In-flight injuries are a popular new topic these days thanks to one well-publicized incident.
On Monday, Thomas Demetrio, lawyer and partner of Chicago-based Corboy & Demetrio, confirmed that his client, Dr. David Dao, will sue United Airlines over his treatment when forcibly removed from a flight.
The incident dominated media most of this month as the public tried to understand why United ordered Dao off the plane to make room for four United employees, and why aviation officers dragged a bloodied Dao down the aisle after he refused to leave. Could that happen to me? Most likely, no.
Dao's case goes much deeper than his injuries. We won't dig into the rules around involuntary denied boardings and federal laws around refusing to get off the plane. We will talk about your rights if you get injured when traveling on an airline.
When injuries happen in the air, airlines have two points of protection: federal law and the contract of carriage. Found on each airlines' website (buried, in some cases) the contract of carriage spells out the rights, duties, and liabilities of the airline and passenger. Terms generally include the following:
• Limits on liability for delay and damage or loss of baggage.
• Claims restrictions, such as the time period under which a passenger can file a claim or bring action against the airline.
• Reservation rules.
• Limits on liability for delay or failure to perform service, schedule changes, and rerouting.
Southwest's contract, for example, states: "no claim for personal injury or death of a Passenger will be entertained by Carrier unless written notice of such claim is received by Carrier within 21 days after the occurrence of the event giving rise to the claim."
Twenty-one days. That's not much time. Further, you have only one year after Southwest's written denial of a claim to bring legal action. It's worthwhile to search your airline's website to read its contract of carriage.

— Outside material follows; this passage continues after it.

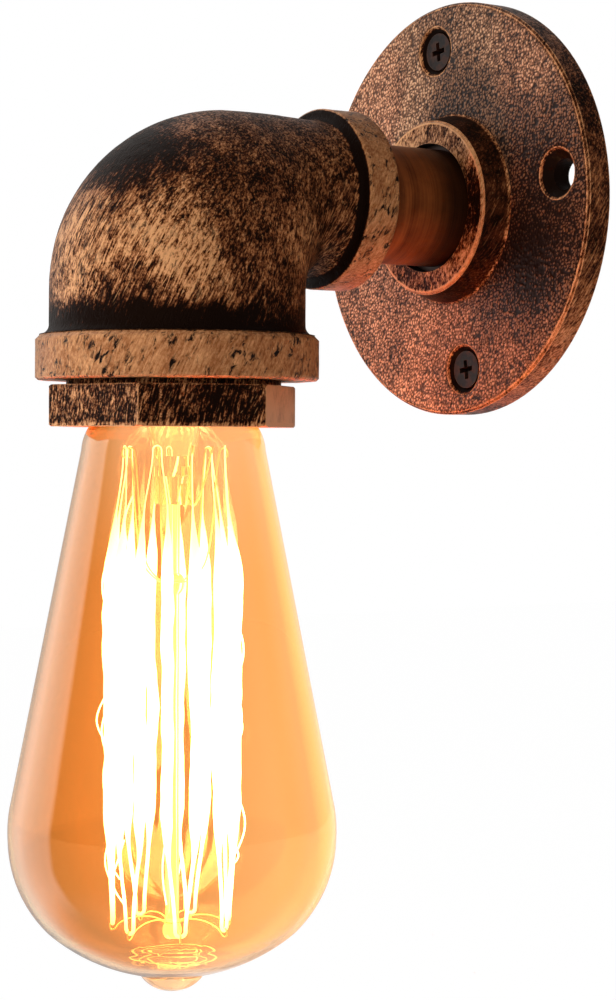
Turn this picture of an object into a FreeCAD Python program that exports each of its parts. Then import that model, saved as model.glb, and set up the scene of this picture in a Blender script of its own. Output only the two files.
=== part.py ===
"""Industrial pipe wall light with a screw-in squirrel-cage bulb, all sizes in millimetres.

The wall plane is y = 0 and the wall is on the +Y side.  The pipe axis is the Y axis
(x = 0, z = 0) and leads out to the elbow.  The bulb axis is vertical, elbow_run out from
the wall, and the pieces around it are drawn about their own Z axis and placed there.
"""
import FreeCAD, Part
import math
import os
import Sketcher

DOC = FreeCAD.newDocument("pipe_wall_light")
SHEET = DOC.addObject("Spreadsheet::Sheet", "Sizes")
FIRST_ROW = 1


class Size:
    """A length together with the expression that the document keeps for it."""

    def __init__(self, value, text):
        self.value = float(value)
        self.text = text

    def __add__(self, other):
        return combine(self, "+", other)

    def __radd__(self, other):
        return combine(other, "+", self)

    def __sub__(self, other):
        return combine(self, "-", other)

    def __rsub__(self, other):
        return combine(other, "-", self)

    def __mul__(self, other):
        return combine(self, "*", other)

    def __rmul__(self, other):
        return combine(other, "*", self)

    def __truediv__(self, other):
        return combine(self, "/", other)

    def __neg__(self):
        return combine(0, "-", self)


def as_size(number):
    return number if isinstance(number, Size) else Size(number, "%.9g" % number)


def combine(left, sign, right):
    left, right = as_size(left), as_size(right)
    results = {"+": left.value + right.value, "-": left.value - right.value,
               "*": left.value * right.value}
    value = results[sign] if sign in results else left.value / right.value
    return Size(value, "(%s %s %s)" % (left.text, sign, right.text))


def size(name, value):
    """Writes one driving dimension into the sheet and returns it."""
    global FIRST_ROW
    SHEET.set("A%d" % FIRST_ROW, name)
    SHEET.set("B%d" % FIRST_ROW, "%.9g" % value)
    SHEET.setAlias("B%d" % FIRST_ROW, name)
    FIRST_ROW += 1
    return Size(value, "Sizes." + name)


# ---------------------------------------------------------------- driving dimensions
# Wall flange: a cast floor flange for 3/4 inch pipe
flange_radius = size("flange_radius", 43.25)
flange_thick = size("flange_thick", 6.1)
hub_proud = size("hub_proud", 6.1)
hub_front_radius = size("hub_front_radius", 18.2)
hub_base_radius = size("hub_base_radius", 19.7)
hub_round = size("hub_round", 0.5)
mouth_radius = size("mouth_radius", 13.4)
mouth_depth = size("mouth_depth", 2.2)
rim_edge = size("rim_edge", 0.5)
hole_circle_radius = size("hole_circle_radius", 34.15)
hole_turn = size("hole_turn", -8.2)
hole_dia = size("hole_dia", 6.4)
hole_mouth_dia = size("hole_mouth_dia", 10.5)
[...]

Because it's a contract of adhesion (similar to the contracts you agree to when you download software), you can't negotiate for more favorable terms. You can only use another airline.
If you get injured during a flight, multiple laws and regulations come into play. If, for example, a bag falls out of the overhead compartment and lands on your head, your claim may fail under negligence law or it may be pre-empted under The Airline Deregulation Act. Claims related to "rates, routes, and services" are pre-empted under the Act. Claims related to "operations and maintenance" are not pre-empted under the Act according to Hodges v. Delta Airlines Inc., 44 F.3d 334 (5th Cir. 1995).
For a negligence claim to survive, a passenger has to show the airline was somehow at fault. Even if you can show the airline was at fault, it may be pre-empted under the Act because it relates to a service. However, if the overhead bin's latch broke, causing the bag to fall on your head, you may have a claim because the incident falls under operations and maintenance.
Airlines are required to provide the "highest duty of care" to get you from point A to point B. What happens in between is subject to a number of complex laws and requirements.
If you think an airline failed to provide the highest duty of care, and that negligence caused you significant injuries, consult with a lawyer experienced in both personal injury law and aviation.